PUMaC 2014 · 数论（B 组） · 第 7 题

PUMaC 2014 — Number Theory (Division B) — Problem 7

[ 7 ] How many permutations p ( n ) of { 1 , 2 , 3 ... 35 } satisfy a | b implies p ( a ) | p ( b )?

解析

[ 7 ] How many permutations p ( n ) of { 1 , 2 , 3 ... 35 } satisfy a | b implies p ( a ) | p ( b )? Solution: We look at small numbers first. It is not hard to reason that 1, 2, 3, 4, and 5 must be fixed, since there are no other numbers that have 35, 17, 11, 8 and 7 divisors in the set.
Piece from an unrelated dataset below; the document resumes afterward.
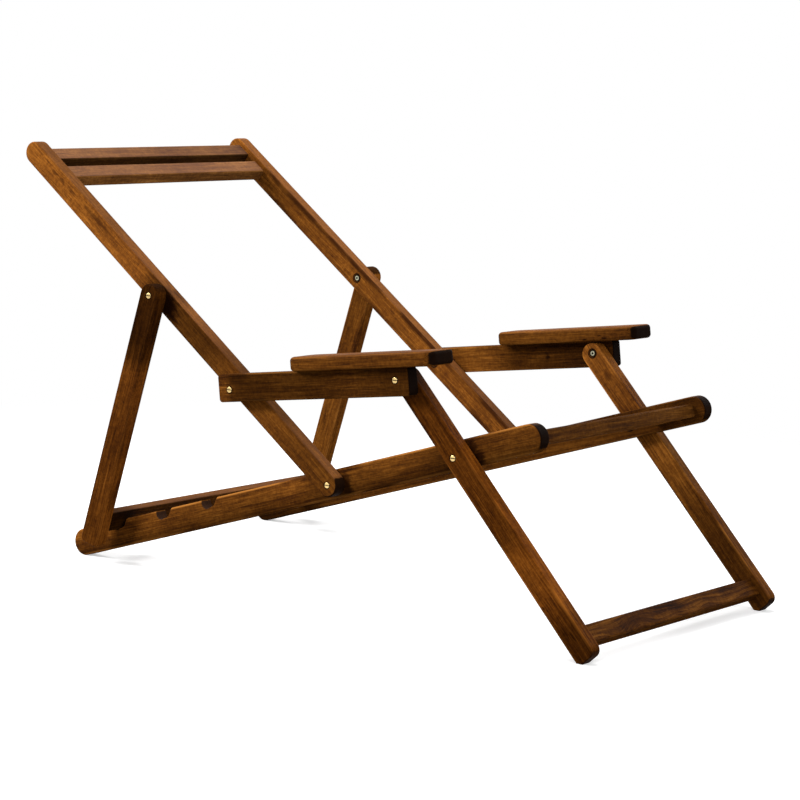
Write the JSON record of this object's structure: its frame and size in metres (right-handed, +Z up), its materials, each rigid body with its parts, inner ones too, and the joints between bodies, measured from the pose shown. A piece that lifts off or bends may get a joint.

Similarly, 6, 7, 8, 9, 10, 11, and 12 are also fixed (even though 9 and 10 both have 3 divisors in the set, the fact that 1 through 5 are fixed makes them fixed as well). From 13 through 17, all of them have 2 divisors in the set. 14, 15 and 16 are fixed due to the fact that 7, 5, and 8 are fixed. Thus, the only possible move is to switch 13 and 17. From 18 through 35, the primes 19, 23, 29, and 31 can switch positions between themselves and everything else is fixed (since they can all be decomposed into smaller factors that are already fixed). Therefore, there are a total of 4! × 2 = 48 possible permutations.